The study offers more than the usual pep talk about healthy living. Seven conditions or behaviors account for up to half of the 35 million cases of Alzheimer's around the world, it found. With no cure or treatment to reverse the mind-robbing disease, preventing new cases is crucial.

The study was presented Tuesday at the Alzheimer's Association International Conference in France, where sessions on prevention have been drawing standing-room-only crowds for several days.

"Prevention is a particularly attractive option given the state of therapy. That's why there's so much interest in it," said William Thies, the association's chief scientific officer.

The study was led by Deborah Barnes, associate professor of psychiatry at the University of California, San Francisco. Results also were published online by the British journal Lancet Neurology. The researchers have grants from the Alzheimer's Association and the U.S. National Institutes on Aging.

The study used a mathematical model to estimate the impact of top modifiable risk factors for Alzheimer's disease: smoking, depression, low education, diabetes, too little exercise, and obesity and high blood pressure in mid-life.

How much of an impact each one has on total Alzheimer's cases depends on how common it is and how strongly it affects dementia risk. Researchers calculated the impact globally and just for the United States.
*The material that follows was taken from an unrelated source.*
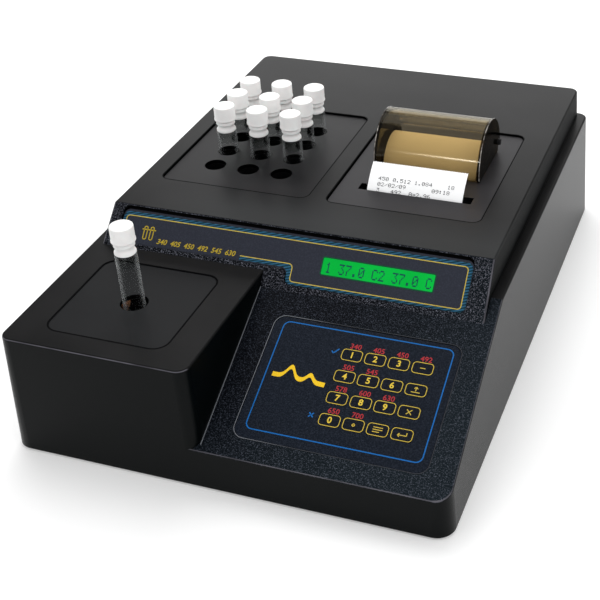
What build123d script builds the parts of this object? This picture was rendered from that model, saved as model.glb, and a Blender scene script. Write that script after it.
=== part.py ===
from build123d import *
import os
from math import cos, radians, sin, sqrt, tan

# Bench-top biochemistry analyzer in millimetres, +Z up, the operator at the front (-Y).
# Inside this file Y is measured from the front edge of the housing; every part is moved
# back by half the depth when it is written, so that the origin is the middle of the base.

# Housing
WIDTH = 250.0
DEPTH = 347.0
TOP_HEIGHT = 90.5
SHOULDER_HEIGHT = 72.4
FRONT_WALL_HEIGHT = 24.4
SKIRT_GAP = 1.2
WALL = 3.0
DRAFT = 2.73
CORNER_RADIUS = 10.0
EDGE_RADIUS = 1.2
LEDGE_WIDTH = 6.2
PLATEAU_CORNER_RADIUS = 7.2
TOP_FRONT = 120.4
DISPLAY_ANGLE = 44.4
KEYPAD_ANGLE = 23.7
BLOCK_RIGHT = -13.0
BLOCK_CORNER_RADIUS = 7.0
PLATEAU_ROOT = 14.0
CUT_MARGIN = 60.0

# Base plate, feet and the six screws that hold the housing down
FOOT_HEIGHT = 3.2
FOOT_RADIUS = 8.0
FOOT_FROM_SIDE = 30.0
FOOT_FROM_END = 32.0
BASE_THICKNESS = 2.0
BASE_GAP = 0.4
COLUMN_RADIUS = 4.5
COLUMN_FROM_SIDE = 11.0
COLUMN_FROM_END = 13.0
SCREW_RADIUS = 1.5
SCREW_LENGTH = 11.0
SCREW_HEAD_RADIUS = 3.0
SCREW_CLEARANCE = 0.1
VENT_LENGTH = 34.0
VENT_WIDTH = 3.0
VENT_PITCH = 8.0
VENT_COUNT = 7

# Sunken panels: both top panels and the plate over the measuring cell
PANEL_THICKNESS = 2.5
PANEL_SINK = 1.0
PANEL_GAP = 0.7
PANEL_SHIFT = 0.45
PANEL_RADIUS = 5.0
SEAT_LIP = 3.0
SEAT_THICKNESS = 2.5
CELL_COVER_SINK = 0.3
CELL_COVER_GAP = 0.6
CELL_COVER_RADIUS = 8.0
TOP_PANEL_FRONT = 154.2
TOP_PANEL_BACK = 264.2
INCUBATOR_LEFT = -101.8
INCUBATOR_RIGHT = -7.7
PRINTER_LEFT = 4.4
PRINTER_RIGHT = 96.2
CELL_FROM_SIDE = 57.2
CELL_CENTRE_Y = 53.0
CELL_COVER_SIZE = 70.4
CELL_HOLE_RADIUS = 7.8

# Glass tubes and stoppers
TUBE_RADIUS = 6.0
TUBE_WALL = 0.8
TUBE_LENGTH = 75.0
TUBE_RUNNING_GAP = 0.3
RIM_ABOVE_PANEL = 14.7
CAP_RADIUS = 6.45
CAP_HEIGHT = 16.5
CAP_HEAD = 9.0
CAP_FLANGE = 0.2
CAP_PLUG_LENGTH = 8.0
CAP_PLUG_GAP = 0.3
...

Worldwide, the biggest impact on Alzheimer's cases is low education, because illiteracy is so common, they found. Low education can be a sign of many factors that harm minds, such as poor nutrition. But it also is harmful by itself, because there is less opportunity to develop "brain power" that can carry you into old age.

"Education, even at a young age, starts to build your neural networks," so being deprived of it means less brain development, Barnes explained.

Smoking had the second biggest impact on cases worldwide, followed by too little exercise.

In the United States, however, inactivity is the leading problem because a third of the population is sedentary, Barnes said.

Depression made the next biggest impact on Alzheimer's cases in the U.S., followed by smoking and high blood pressure in mid-life. Untreated or inadequately treated depression has long been known to raise the risk of developing Alzheimer's disease.

Reducing these seven risk factors by 25 percent could mean 3 million fewer cases of Alzheimer's worldwide, including half a million in the U.S., researchers estimated. Reducing risk factors by 10 percent would translate to 1.1 million fewer cases.

"It gives us a little bit of hope about things we could do now about the epidemic that is coming our way," Barnes said.

Alzheimer's cases are expected to triple by 2050, to around 106 million worldwide.

"We can do something about this," said Dr. Ronald Petersen, a Mayo Clinic dementia specialist who had no role in the study. A common misconception is that you're "dealt a deck of cards at birth," he said, but "people need not just sit back and watch this unfold."